**Exercise instructions**.
Exactly how many lines have the word "part"? Answer with the bare number.

**Listed entries**.
════════════════════

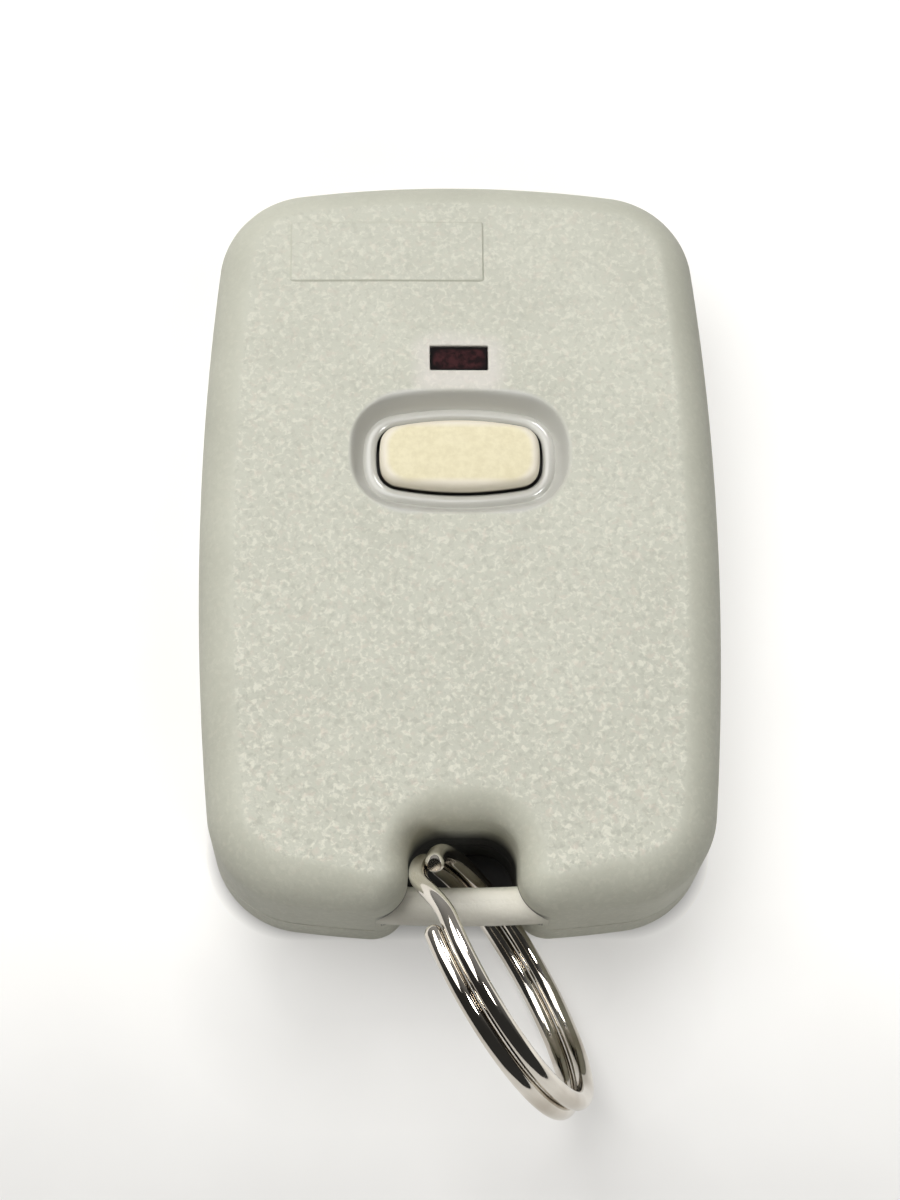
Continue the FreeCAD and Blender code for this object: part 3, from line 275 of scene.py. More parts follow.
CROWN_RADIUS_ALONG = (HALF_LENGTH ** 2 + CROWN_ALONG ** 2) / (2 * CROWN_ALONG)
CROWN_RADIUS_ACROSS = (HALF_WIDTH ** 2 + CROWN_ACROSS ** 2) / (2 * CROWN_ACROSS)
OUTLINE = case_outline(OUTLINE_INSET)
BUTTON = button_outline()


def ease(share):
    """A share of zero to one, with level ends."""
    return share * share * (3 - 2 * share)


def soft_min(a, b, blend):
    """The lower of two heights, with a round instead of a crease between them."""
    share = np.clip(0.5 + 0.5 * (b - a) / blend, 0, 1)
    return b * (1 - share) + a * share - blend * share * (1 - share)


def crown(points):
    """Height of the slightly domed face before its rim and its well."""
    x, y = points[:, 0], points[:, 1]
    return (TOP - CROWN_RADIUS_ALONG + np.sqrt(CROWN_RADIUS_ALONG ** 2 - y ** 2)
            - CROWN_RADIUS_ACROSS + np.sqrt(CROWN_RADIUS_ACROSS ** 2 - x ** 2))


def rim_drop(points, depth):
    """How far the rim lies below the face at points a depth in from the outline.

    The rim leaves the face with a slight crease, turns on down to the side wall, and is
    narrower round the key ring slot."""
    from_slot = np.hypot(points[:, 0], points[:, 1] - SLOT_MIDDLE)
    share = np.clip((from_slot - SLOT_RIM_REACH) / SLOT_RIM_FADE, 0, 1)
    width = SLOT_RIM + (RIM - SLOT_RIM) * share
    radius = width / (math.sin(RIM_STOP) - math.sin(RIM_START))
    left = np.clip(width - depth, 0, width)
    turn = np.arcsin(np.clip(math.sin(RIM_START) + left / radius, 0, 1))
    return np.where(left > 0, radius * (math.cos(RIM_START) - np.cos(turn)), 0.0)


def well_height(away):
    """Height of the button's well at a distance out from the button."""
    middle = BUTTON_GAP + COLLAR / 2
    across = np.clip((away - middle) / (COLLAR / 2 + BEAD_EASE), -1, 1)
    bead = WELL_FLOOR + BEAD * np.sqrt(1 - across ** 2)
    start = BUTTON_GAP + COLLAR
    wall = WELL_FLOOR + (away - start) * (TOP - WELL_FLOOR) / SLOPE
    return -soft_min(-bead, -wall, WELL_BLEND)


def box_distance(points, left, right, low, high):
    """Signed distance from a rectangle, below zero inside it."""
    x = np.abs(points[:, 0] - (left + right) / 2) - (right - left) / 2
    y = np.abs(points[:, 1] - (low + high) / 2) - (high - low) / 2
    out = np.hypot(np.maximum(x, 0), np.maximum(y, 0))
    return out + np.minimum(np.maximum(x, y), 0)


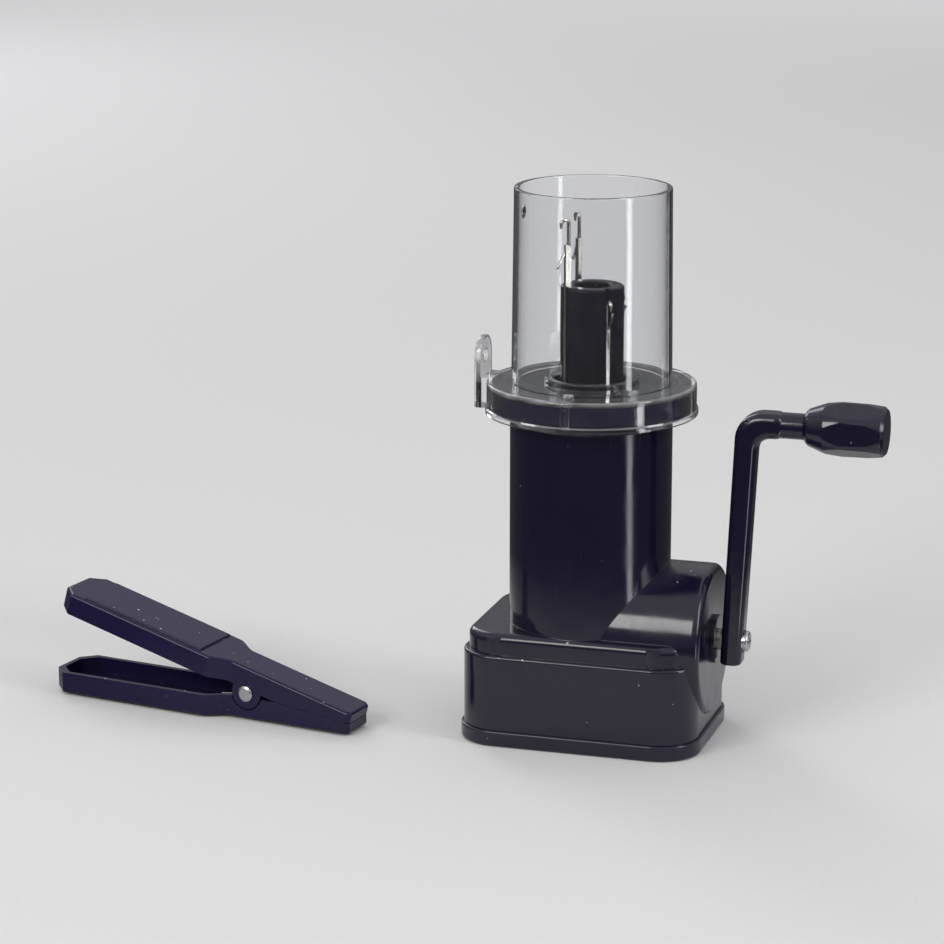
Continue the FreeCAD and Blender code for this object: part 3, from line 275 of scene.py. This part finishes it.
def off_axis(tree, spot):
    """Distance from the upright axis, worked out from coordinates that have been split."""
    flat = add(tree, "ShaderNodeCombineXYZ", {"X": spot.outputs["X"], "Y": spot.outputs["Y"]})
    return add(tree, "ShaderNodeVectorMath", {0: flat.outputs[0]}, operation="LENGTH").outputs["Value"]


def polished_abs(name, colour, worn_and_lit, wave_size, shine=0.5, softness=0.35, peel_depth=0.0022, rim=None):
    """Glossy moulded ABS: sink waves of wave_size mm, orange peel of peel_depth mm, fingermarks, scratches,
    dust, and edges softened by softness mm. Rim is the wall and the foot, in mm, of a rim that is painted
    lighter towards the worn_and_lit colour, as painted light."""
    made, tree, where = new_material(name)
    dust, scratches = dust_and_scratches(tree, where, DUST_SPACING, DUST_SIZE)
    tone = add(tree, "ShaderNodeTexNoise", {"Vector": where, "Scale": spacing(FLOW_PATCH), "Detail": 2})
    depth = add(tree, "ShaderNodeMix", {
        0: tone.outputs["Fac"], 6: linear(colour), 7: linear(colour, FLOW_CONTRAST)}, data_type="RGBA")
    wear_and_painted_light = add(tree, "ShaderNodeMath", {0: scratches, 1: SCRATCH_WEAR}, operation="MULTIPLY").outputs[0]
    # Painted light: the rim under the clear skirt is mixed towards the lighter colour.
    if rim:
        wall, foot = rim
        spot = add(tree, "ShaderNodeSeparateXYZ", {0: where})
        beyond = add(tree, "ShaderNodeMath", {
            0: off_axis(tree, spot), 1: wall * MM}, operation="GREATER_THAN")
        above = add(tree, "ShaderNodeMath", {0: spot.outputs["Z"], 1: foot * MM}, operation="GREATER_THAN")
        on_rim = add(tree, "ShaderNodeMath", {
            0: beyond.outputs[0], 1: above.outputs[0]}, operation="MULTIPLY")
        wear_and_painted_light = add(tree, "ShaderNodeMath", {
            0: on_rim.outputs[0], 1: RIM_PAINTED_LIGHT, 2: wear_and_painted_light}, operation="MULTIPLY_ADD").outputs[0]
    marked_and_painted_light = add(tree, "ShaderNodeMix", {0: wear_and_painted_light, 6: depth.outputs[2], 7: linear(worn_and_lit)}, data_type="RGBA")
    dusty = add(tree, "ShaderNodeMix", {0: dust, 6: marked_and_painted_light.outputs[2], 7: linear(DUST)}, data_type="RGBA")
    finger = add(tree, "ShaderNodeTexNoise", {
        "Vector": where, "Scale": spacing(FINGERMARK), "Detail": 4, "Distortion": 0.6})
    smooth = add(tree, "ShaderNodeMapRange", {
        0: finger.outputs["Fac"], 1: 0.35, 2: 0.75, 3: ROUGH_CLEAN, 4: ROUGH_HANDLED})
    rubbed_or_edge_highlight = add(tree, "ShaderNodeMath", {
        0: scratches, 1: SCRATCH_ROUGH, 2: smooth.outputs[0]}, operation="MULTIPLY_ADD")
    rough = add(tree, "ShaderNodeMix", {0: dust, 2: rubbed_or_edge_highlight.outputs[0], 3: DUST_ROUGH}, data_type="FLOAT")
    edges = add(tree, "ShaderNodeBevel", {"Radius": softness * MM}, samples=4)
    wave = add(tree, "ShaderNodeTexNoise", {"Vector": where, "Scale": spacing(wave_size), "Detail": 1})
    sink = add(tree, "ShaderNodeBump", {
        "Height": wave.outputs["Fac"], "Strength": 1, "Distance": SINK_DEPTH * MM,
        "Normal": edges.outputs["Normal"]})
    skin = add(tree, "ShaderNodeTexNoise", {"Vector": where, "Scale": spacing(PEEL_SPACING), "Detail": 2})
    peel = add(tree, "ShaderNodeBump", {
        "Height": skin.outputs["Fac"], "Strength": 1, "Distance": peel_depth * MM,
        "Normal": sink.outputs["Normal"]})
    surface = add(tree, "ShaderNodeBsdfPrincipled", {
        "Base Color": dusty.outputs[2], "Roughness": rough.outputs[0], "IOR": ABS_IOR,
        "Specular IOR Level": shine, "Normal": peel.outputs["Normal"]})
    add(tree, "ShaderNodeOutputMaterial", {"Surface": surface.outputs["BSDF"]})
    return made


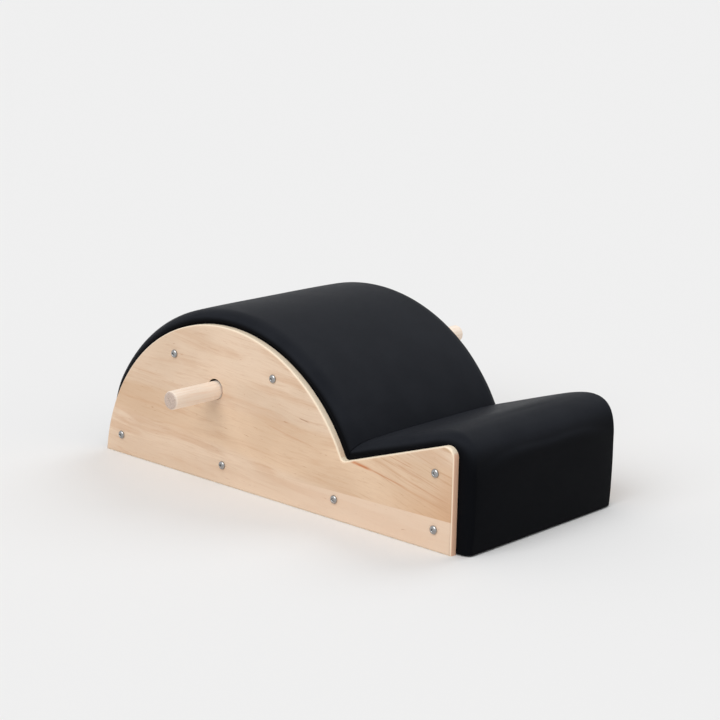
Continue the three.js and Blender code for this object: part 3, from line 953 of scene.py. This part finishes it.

════════════════════

**Complete output**.
3